Sustainable products (provisioning ecosystem services) are delivered In the context of sustainable development of entire social-ecological systems like, e.g., watersheds. To this end, an adaptive approach still provides a fundamental framework for the implementation and adaptation of land management and polices of humans-in-nature over time as more information is collected. A crucial issue then could be developing landscape planning and management that might accommodate for surprises and for variation of land-use pattern and water cycle as humans will change land-use to adjust to climate change.
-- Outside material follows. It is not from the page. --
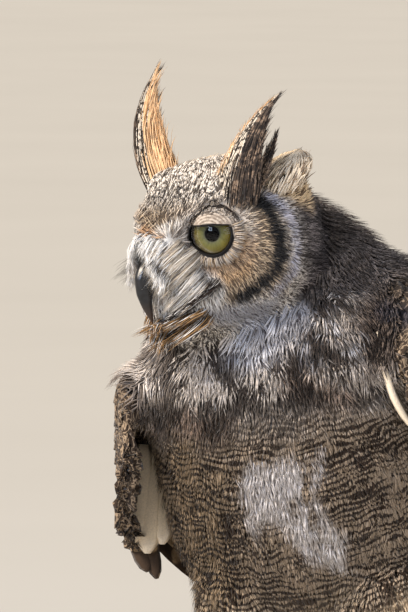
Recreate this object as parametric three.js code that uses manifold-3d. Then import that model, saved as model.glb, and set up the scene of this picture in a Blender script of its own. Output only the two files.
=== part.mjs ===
// A great horned owl, life size, standing on a flat floor and looking down past its right side.
// Millimetres, +Z up. The body faces -Y, so +X is the bird's own left. Every form is the outer
// surface of the plumage, out to the tips of the feathers. The origin is on the floor, under the
// middle of the whole bird.

import * as THREE from "three";
import { mergeVertices } from "three/addons/utils/BufferGeometryUtils.js";
import Module from "manifold-3d";

const wasm = await Module();
wasm.setup();
const V = (x, y, z) => new THREE.Vector3(x, y, z);
const { degToRad, lerp, smoothstep, clamp } = THREE.MathUtils;

// ---------------------------------------------------------------- driving dimensions

const GAP = 0.35; // air between neighbouring pieces
const WING_GAP = 0.7; // air between the layers of a wing

// Posture: the trunk leans to the bird's right about its hips, and the head turns further.
const HIPS = V(0, 10, 120);
const TRUNK_LEAN = 9;
const HEAD_CENTRE = V(-43, -42, 331);
const HEAD_YAW = 35;
const HEAD_PITCH = 12;

// Trunk: the spine runs from the neck to the root of the tail, each list at equal steps along it.
const TRUNK = {
  spine: [V(0, -24, 318), V(0, -14, 280), V(0, 0, 236), V(0, 14, 192), V(0, 28, 146), V(0, 46, 102)],
  width: [60, 82, 88, 93, 104, 110],
  front: [48, 66, 71, 73, 74, 70],
  back: [48, 70, 75, 71, 64, 44],
  blunt: 0.3,
};

// Neck: a hunched cowl from behind the head down to the mantle.
const NECK = {
  spine: [V(-40, -12, 355), V(-35, 2, 325), V(-27, 5, 292), V(-16, 5, 246)],
  width: [48, 60, 73, 72],
  front: [30, 48, 60, 56],
  back: [34, 47, 58, 58],
};

// Head, in its own frame: half sizes, then the features of the face.
const HEAD = { half: 57, front: 52, back: 52, crown: 42, chin: 55 };
const EYE = { x: 25, y: -30, z: 6.4, radius: 16 };
const DISC = { x: 27, z: 4, dish: 8, hollow: 21, radius: 42, rim: 3, rimWidth: 7 };
const BROW = { rise: 9, inner: [8, 13], outer: [38, 42], width: 10 };
const BRIDGE = { rise: 8, top: [0, 6], bottom: [0, -22], width: 12 };
const LORES = { rise: 10, top: [8, 12], bottom: [17, -26], width: 9 };
const CHIN = { rise: 14, z: -44, width: 20, height: 13 };

const BILL = {
  spine: [V(0, -46, -6), V(0, -58, -6), V(0, -67.5, -17), V(0, -65, -36)],
  width: [9, 8.5, 6, 2.4],
  front: [11, 10, 7, 2.4],
  blunt: 0.6,
};
const LOWER_BILL = {
  spine: [V(0, -42, -24), V(0, -52, -26), V(0, -61, -30)],
  width: [8, 7, 4],
  front: [4, 3.5, 2],
};

// Ear tufts: root, middle and tip in the head's frame.
const TUFTS = {
  left: [V(31, -16, 28), V(40, -8, 57), V(48, 9, 77)],
  right: [V(-33, -17, 30), V(-47, -10, 62), V(-46, 1, 91)],
};
const TUFT = { width: [13, 10.5, 3.5], depth: [9, 6.5, 2] };

// The folded wings lie on a shell round the trunk that runs on to the end of the tail.
const SHELL = {
  spine: [
    V(0, -24, 318), V(0, -14, 280), V(0, 0, 236), V(0, 14, 192),
    V(0, 34, 148), V(0, 70, 106), V(0, 110, 66), V(0, 148, 32),
  ],
  width: [52, 84, 98, 107, 107, 84, 54, 34],
  front: [46, 68, 77, 79, 77, 62, 36, 20],
  back: [46, 71, 81, 82, 70, 45, 24, 14],
};
// On it, v runs from 0 at the neck to 1 at the end of the tail, and angles go round from the breast.
const COVERTS = {
  thick: 9, lift: 5, top: 0.09, bottom: 0.6, cutaway: 0.15,
  front: [80, 52, 46, 48, 54, 66],
  rear: [118, 158, 168, 170, 166, 150],
};
const SECONDARIES = {
  count: 3, half: 29, narrowing: 0.12, thick: 2.6, lift: 4, step: 0.7,
  root: { v: [0.3, 0.3], angle: [108, 164] },
  tip: { v: [0.76, 0.72], angle: [122, 162] },
};
const PRIMARIES = {
  count: 4, half: 13, narrowing: 0, thick: 2.6, lift: -5, step: 0.5,
  root: { v: [0.5, 0.5], angle: [100, 120] },
  tip: { v: [0.84, 0.98], angle: [132, 158] },
};
const VANE_TAPER = [0.9, 0.95, 1, 1, 0.9];
const VANE_BEND = 1.3;

const TAIL = {
  root: V(0, 66, 122), dip: 46, length: 138, half: 17, thick: 2.6, pairs: 3, spread: 6,
  taper: [0.5, 0.9, 1, 1, 0.85], shortening: 3, apart: 3, step: 1.1,
};

// Legs and feet.
const LEG_X = 36;
const LEG_Y = 10;
const THIGH = {
  top: 158, bottom: 44,
  out: [46, 45, 42, 38, 36],
  width: [34, 38, 37, 29, 20],
  depth: [36, 46, 44, 32, 21],
};
const TARSUS = {
  top: 70, bottom: 8,
  out: [36, 36, 36, 36],
  width: [17, 17, 16, 17],
  depth: [18, 18, 17, 18],
};
const TOE = {
  height: 6.6, arch: 4,
  reach: [4, 16, 26, 34, 42],
  width: [7.6, 7.6, 6.6, 7.6, 6.2],
};
const TOES = {
  hallux: { turn: 192, length: 27 },
  inner: { turn: -16, length: 38 },
  middle: { turn: 16, length: 45 },
  outer: { turn: 96, length: 38 },
};
const CLAW = { length: 26, radius: 3.7, point: 0.6, rise: 7.7, top: 5.6, tip: 1.5 };
const HUB = { radius: 15, flatness: 0.8, height: 8.6 };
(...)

In this respect, new conceptual frameworks for the design of landscape sustainability are emerging to establish how landscape condition can be made sustainable in face of unpredictable disturbance and change (e.g., Olsson et al., 2004; Folke et al., 2005; Musacchio, 2009; Opdam et al., 2009; Ostrom, 2009; Benayas and Bullock 2012; Zurlini et al., 2013; Jones et al., 2013).
Strategies to this end could involve the design and management of landscape elements and structure to create less contagious and more heterogeneous rural landscapes enhancing biodiversity-oriented connectivity. In this respect, smallholder farming systems are crucial for rural sustainability and for the delivery of sustainable products. This can imply the strategic maintenance and new placement of managed and semi-natural ecosystems in landscapes to reduce water stress intensity, so the services of natural ecosystems (e.g., commodities, water availability, pollination, reduced land erosion, soil formation) can be even enhanced (Jones et al., 2013). Land separation and land sharing are examples of such strategies (Benayas and Bullock, 2012). The first involves restoring or creating non-farmland habitat in agricultural landscapes through, for example, woodlands, natural grasslands, hedgerows, wetlands, and meadows on arable lands (Benayas and Bullock, 2012), or riparian habitats (Jones et al., 2010) to benefit wildlife and specific services. Land sharing involves the adoption of biodiversity-based agricultural practices, learning from traditional farming practices, transformation of conventional agriculture into organic agriculture and of „„simple‟‟ crops and pastures into agro-forestry systems for timber and biomass for energy production. Some existing smallholder farming systems already have high water-, nutrient-, and energy-use efficiencies and conserve resources and biodiversity without losing yield (Kiers et al., 2008).
A key aspect is to implement monitoring programs to evolve iteratively as new information emerges and research and managing questions change. This helps evaluate how environmental targets and ecosystem services respond to specific landscape pattern designs, and whether or not certain landscape patterns at multiple scales result in synergies and trade-offs among different types of ecosystem services like the delivery of provisioning services like food, water, timber. In a nutshell, learning from what we are doing and from what we have already done.
The main difficulty arises from the fact that the definition of "sustainability" changes both in time and space... One and the same product could be "sustainable" in one place and could be not "green" in other... This applies also when and how the evaluation is performed... As René Scheumann has very correctly mentioned - the question is easy, but the answer although seeming straightforward is not easy at all!